The factors assigned with random effects usually are not the study interest but need to control. People have already known theses factor have significant impacts on response. These factors contribute a part of variance in the model. By the principle of ANOVA, adding random-effect terms into the model can improve the accuracy of model. However, the study can not or has no intention to estimate their effect sizes.

Sometimes it is because of they have too many levels which can not be exhausted. Or these levels represent comprehensive unknown mechanisms which have no explanatory value. For example, in experimental design, a few operators or machines are selected at random from numerous operators and machines but people have no interest in their influences. The experiment will assign operators and machines with random effects.
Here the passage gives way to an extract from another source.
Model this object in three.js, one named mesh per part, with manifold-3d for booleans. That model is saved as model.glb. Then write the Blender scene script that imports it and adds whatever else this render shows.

Sometimes it is just because the research want to get a generalized result. In travel-urban form studies, the number of urban areas is finite. If the research purpose is to compare the travel behavior among the five cities in U.S. WestCoast, the effect of cities should be treated as fixed. If the research want to evaluate the impact of urban density across cities, the appropriate setting is to assign the factor of cities with random effects. Due to the cities in data are not random selected, the estimates could be biased. Although the result has limitation but is still looked as a research contribution.

10.2 Crossed and Nested Effects

Crossed effects versus nested effects is another dichotomy in regression models. They are often related to mixed models. Crossed effects means that every levels of factor $A$ co-occurs with every levels of factor $B$ . There could be interaction effect between $A$ and $B$ . There is at least one observation in any specific combination of categories. A level of factor $A$ applied on the cases will refer to the same treatment. For example, a household with/without child and with/without vehicle have crossed effects. all households can be assigned to the four categories. All households in one category have the same characteristics on parenthood and vehicle ownership.

Nested arrangement is also called hierarchical design. The levels of factor $A$ nested under the levels of factor $B$ . That means some levels of $A$ only occurs with one level of factor $B$ . In other words, all levels of $A$ nested under of $B$ are unique. There would not be interaction effect between $A$ and $B$ . Some combinations of categories are not represented. The spatial related factors are often nested arrangement. For example, the built environment of neighborhood $A$ has some impacts on household living inside this area. Neighborhood $A$ belongs to city $B$ , which also has some impacts on all neighborhoods inside this city. The neighborhood $A$ is nested under city $B$ and $A$ has no connection with any households living in other cities.

It should be careful that the nested effects are not obvious in some cases. For example, population density should be a crossed factor because a density value (e.g. 1000 persons per square miles) is exactly the same in any cities. However, it is possible that a city such as New York only has high-density neighborhoods (e.g all are greater than 1000 persons/sq.mi.), while another city only has low-density neighborhoods (e.g all are less than 1000 persons/sq.mi.). In this case, the effects of density with respect to city are not crossed.

10.3 Unbalanced Subgroup

In mixed models, ordinary least squares method ignore the impact of the random effects. When the grouped data is balanced, the generalized least square method is equivalent to ordinary method. The sum of square error is

$SSE=\mathbf{y'[Z(Z'Z)^{-1}Z'-X(X'X)^{-1}X']y}$

It is common that the sample sizes in every groups are unequal. Restricted Maximum Likelihood (REML) is an iterative approach which can deal with the variability among the groups. Each iteration of REML involves two steps. The first step ignores the random effect. Only fixed effects $\boldsymbol{\hat\beta}^{(t)}$ are estimated using ordinary least squares method. Then, the results can construct a set of estimated residuals $\mathbf{\hat e}^{(t)}$ .

In the second step, using maximum likelihood method to obtain the estimated variance components $(\hat\sigma^2_\delta)^{(t)}$ and the updated variance of $y$ .

Plugging the new variance back to step one can get the updated fixed effects and residuals. This procedure continues until the results being convergence.

Recall that maximum likelihood estimates assumes the observations follow a normal distribution. Therefore, the mixed model with REML method has stricter requirement of the data or proper transformations.